Note that the order is important here as well. Don’t Ack only after you’ve taken the time to Think. Don’t Act before you Think. That seems obvious, but I’m sure we recognize the wrong order all around us (and in ourselves!) all the time.

This all might sound hard, but once you’re in the rhythm of this cycle, it becomes second nature. “Ack, think, act” becomes just the way you go through your day. I think this is something we should all aspire to more in product (and probably beyond).

What to do about time goblins

Once we’ve got a plan and that plan is locked we’re in this rare and special place where the things that will pull us off-course haven’t happened yet.

— Raw Signal Group, What to do about time goblins

Managing Up

Michael Lopp has a great post about “managing up”, including how problematic that term is:

To me, “Managing Up” has that “your boss’s job is more important than yours” feel, which pisses me off. Your boss’s job isn’t more important than yours; it’s different.
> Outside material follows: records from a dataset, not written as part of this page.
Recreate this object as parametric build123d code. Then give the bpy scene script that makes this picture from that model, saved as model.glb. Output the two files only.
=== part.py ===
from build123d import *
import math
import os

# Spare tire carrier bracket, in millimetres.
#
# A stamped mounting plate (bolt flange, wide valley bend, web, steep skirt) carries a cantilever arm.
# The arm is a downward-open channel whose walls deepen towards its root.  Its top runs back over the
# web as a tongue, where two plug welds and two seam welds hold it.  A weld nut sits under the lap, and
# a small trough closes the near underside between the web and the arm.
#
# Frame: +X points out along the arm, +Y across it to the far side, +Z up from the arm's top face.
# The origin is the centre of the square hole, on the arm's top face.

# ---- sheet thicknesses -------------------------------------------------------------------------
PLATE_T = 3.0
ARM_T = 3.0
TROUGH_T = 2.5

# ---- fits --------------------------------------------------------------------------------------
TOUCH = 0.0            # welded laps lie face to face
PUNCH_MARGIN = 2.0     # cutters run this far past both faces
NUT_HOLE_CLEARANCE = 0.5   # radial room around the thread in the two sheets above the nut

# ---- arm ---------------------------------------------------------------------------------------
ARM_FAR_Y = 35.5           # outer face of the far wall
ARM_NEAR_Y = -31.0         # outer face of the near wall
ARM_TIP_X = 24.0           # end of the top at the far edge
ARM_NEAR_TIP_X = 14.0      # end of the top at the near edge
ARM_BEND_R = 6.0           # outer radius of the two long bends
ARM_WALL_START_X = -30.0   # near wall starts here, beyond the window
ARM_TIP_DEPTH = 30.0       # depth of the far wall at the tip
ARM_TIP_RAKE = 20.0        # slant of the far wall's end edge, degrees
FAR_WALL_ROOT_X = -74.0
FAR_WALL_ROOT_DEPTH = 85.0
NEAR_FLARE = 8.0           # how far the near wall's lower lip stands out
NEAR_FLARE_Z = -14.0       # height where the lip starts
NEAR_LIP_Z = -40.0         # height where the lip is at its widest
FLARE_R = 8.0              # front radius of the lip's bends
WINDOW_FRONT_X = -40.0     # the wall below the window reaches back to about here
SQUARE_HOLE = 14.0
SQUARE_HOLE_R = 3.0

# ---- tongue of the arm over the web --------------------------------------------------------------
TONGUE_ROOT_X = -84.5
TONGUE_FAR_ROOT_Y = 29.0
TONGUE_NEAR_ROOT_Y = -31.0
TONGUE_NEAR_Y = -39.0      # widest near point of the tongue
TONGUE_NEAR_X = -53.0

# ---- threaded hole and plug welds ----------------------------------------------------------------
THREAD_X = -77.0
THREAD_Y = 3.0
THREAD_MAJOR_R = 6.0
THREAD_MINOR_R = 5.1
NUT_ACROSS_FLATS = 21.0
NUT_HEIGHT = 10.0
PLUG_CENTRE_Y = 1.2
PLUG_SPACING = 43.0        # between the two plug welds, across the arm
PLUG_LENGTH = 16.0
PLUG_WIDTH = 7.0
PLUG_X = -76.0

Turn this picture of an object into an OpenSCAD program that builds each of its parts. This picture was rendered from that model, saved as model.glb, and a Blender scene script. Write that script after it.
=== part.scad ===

He goes on to share some great advice for what to share with your manager, and when. For instance, when to share something immediately:

Unexpected developments. A situation appears in front of you, a non-threatening one but unexpected. Strange. Something is up, but you can’t discern the backstory story or the intent. It is unfamiliar. Tell your manager. Now. Just a brief note. A heads up. It’s probably nothing—it usually is—but there is a chance your manager’s context plus your suspicions equals additional clarity.